Filling up at the pump just got more expensive but this is the real reason it’s got experts worried (Source: Getty)

The largest oil producing nations around the world are cutting supplies and it’s about to make a dent in your pocket.

In the three months from March to June, petrol prices rose 8 per cent after lower supply and higher demand spooked traders.

Not only that, but the averaged unleaded pump price hit an 18-month high last week.

High oil prices obviously affect your wallet, but it can also have much broader implications on your day to day life.

Effect of high oil prices

Higher oil prices can increase inflation rates and potentially reduce the spending of consumers and businesses.

According to the ACCC’s latest petrol monitoring report, the average retail price for petrol across Sydney, Melbourne, Brisbane, Adelaide and Perth was 133.4 cents per litre.

That is 12 cents higher than December last year.

“What we are experiencing in Australia is a flow-on effect of higher international crude oil and refined petrol prices,” ACCC Chair Rod Sims said.

Retail prices in Australia are determined by international refined petrol prices, so the higher international fuel prices are the higher they will be for us.

“A large proportion of what consumers pay when filling up their car is fuel excise tax, and some of this, in effect, is used by the government to fund Australia’s roads,” Sims said.

Why are oil prices higher?

Well, for one it’s COVID-19.

Demand is lower because of a lack of travel, both international and just people no longer doing the daily commute.

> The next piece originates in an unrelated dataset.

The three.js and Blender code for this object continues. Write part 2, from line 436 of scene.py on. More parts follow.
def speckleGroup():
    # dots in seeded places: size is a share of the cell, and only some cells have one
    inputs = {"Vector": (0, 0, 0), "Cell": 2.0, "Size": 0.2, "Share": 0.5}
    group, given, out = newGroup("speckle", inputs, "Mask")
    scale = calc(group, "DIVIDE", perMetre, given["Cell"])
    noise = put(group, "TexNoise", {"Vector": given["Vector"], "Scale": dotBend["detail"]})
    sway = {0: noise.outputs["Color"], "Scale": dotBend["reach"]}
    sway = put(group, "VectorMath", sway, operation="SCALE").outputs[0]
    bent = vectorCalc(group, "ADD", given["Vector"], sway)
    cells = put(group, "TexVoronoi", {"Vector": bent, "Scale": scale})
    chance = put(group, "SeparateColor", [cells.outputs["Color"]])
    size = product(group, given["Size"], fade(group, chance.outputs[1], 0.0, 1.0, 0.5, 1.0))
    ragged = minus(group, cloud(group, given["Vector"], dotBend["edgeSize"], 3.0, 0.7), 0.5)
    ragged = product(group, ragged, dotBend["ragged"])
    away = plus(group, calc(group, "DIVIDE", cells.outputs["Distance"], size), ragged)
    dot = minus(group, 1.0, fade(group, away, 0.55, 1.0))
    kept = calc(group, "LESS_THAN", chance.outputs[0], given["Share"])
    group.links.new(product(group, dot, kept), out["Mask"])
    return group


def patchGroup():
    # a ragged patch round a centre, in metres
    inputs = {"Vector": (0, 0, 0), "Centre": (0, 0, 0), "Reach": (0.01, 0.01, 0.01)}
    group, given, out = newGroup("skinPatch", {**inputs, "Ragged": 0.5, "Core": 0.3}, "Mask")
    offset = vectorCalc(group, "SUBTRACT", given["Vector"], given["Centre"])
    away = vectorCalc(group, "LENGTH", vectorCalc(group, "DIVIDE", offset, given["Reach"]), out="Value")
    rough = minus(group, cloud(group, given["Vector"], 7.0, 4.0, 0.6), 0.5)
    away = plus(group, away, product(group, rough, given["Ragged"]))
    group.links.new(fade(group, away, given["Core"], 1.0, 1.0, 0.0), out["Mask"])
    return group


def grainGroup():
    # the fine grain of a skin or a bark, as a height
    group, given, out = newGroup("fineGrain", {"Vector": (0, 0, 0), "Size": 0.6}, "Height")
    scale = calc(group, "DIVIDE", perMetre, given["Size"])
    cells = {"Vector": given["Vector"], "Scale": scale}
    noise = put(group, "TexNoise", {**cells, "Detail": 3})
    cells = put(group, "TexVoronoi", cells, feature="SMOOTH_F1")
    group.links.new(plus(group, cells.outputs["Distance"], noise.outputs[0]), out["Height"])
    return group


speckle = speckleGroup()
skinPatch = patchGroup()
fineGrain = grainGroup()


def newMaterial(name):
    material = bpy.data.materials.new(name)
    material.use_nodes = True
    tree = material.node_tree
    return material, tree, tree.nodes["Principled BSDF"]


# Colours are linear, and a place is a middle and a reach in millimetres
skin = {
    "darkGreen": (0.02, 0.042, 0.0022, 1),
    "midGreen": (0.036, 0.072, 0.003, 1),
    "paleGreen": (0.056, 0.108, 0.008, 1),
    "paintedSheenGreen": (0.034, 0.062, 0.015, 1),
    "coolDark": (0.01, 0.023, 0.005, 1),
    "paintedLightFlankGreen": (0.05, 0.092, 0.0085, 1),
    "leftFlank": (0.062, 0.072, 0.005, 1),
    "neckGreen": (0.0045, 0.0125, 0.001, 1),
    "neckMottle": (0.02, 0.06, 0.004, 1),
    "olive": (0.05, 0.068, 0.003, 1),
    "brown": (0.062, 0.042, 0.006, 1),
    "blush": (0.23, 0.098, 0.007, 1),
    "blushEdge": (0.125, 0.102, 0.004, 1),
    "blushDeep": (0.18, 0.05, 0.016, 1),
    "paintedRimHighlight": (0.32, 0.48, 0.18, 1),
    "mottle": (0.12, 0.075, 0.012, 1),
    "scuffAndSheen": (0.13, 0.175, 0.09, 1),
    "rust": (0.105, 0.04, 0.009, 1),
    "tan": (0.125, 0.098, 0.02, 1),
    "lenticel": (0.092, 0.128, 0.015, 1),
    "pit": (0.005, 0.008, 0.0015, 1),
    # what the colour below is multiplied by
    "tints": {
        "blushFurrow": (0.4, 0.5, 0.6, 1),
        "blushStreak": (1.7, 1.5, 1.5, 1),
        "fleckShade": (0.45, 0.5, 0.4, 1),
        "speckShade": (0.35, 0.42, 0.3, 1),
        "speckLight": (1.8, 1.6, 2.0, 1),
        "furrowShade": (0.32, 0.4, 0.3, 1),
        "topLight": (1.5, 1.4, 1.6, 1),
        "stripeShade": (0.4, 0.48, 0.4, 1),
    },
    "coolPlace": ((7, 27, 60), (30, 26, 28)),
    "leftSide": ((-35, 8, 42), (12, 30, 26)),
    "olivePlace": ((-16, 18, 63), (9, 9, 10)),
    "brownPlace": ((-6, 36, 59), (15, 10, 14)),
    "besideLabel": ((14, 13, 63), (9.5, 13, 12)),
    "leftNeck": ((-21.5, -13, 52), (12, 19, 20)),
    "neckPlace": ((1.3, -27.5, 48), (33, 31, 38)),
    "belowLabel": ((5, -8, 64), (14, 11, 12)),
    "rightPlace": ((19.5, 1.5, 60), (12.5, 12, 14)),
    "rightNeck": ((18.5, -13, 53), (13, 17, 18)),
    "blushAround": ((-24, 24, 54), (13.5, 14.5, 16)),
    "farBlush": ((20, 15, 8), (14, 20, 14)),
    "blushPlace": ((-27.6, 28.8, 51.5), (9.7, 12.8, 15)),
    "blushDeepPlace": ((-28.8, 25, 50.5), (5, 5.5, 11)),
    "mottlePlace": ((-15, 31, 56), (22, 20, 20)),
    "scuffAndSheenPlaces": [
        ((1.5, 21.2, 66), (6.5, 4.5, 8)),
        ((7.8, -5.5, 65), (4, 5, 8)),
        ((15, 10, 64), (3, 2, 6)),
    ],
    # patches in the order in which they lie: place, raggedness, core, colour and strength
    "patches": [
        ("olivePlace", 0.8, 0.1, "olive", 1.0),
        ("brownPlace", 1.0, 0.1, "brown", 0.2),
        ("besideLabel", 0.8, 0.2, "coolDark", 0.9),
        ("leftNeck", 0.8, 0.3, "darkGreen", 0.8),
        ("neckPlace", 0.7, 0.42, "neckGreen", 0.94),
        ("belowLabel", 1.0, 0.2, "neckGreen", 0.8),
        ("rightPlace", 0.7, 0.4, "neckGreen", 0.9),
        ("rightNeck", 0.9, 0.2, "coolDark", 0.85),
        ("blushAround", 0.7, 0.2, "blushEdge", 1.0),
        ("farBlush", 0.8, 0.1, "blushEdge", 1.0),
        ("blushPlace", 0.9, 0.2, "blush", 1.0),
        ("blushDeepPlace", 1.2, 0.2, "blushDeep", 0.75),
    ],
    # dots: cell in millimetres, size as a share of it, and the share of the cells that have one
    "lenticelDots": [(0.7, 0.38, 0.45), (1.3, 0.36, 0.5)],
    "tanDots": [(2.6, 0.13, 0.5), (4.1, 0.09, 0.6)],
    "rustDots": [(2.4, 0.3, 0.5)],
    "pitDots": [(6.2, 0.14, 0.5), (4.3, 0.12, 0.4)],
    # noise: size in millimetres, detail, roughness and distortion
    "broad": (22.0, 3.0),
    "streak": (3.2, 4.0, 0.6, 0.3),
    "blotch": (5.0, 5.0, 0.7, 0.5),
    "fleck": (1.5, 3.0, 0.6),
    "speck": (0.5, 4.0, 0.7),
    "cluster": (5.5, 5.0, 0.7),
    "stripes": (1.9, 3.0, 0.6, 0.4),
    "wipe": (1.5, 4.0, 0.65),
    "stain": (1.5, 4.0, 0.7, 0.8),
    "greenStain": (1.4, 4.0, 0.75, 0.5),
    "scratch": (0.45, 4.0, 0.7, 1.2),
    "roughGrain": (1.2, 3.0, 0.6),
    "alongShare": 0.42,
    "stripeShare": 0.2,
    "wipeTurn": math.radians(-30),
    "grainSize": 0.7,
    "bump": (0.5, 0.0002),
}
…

You’d think a lack of demand would make prices cheaper because there would be an oversupply, but oil supply is controlled by a cartel.

The Organisation of the Petroleum Exporting Countries (OPEC) is an intergovernmental organisation of 13 countries. The biggest members by oil supply are Saudi Arabia, Iraq, Iran and Venezuela.

In addition to that, 10 more oil exporting countries, led by Russia, form the OPEC+ cartel, which agreed to cooperate in fixing the global crude oil prices alongside OPEC.

Essentially, the price of the petrol you put in your car is determined by Saudi Arabia, Iraq, Iran, Venezuela and Russia.

Chief economist at CommSec Craig James said OPEC+ has been keeping supply of oil tight while the members wait to see how everything pans out globally with vaccinations and opening up post-COVID.

“Then there is the debate amongst OPEC+ oil producers about whether to maintain production quotas or whether to lift production and thus prevent oil prices rising too far, too fast,” James said.

“And prices could go either way in the near future depending on how the OPEC+ disagreement is resolved. The United Arab Emirates is blocking attempts by other producers to lift output, disagreeing with the calculation of quotas.

“If OPEC+ was to splinter, countries may decide to lift production, driving down prices. But if the current agreement is maintained and OPEC+ doesn’t ease up on production curbs, oil prices could drive even higher than current lofty levels.”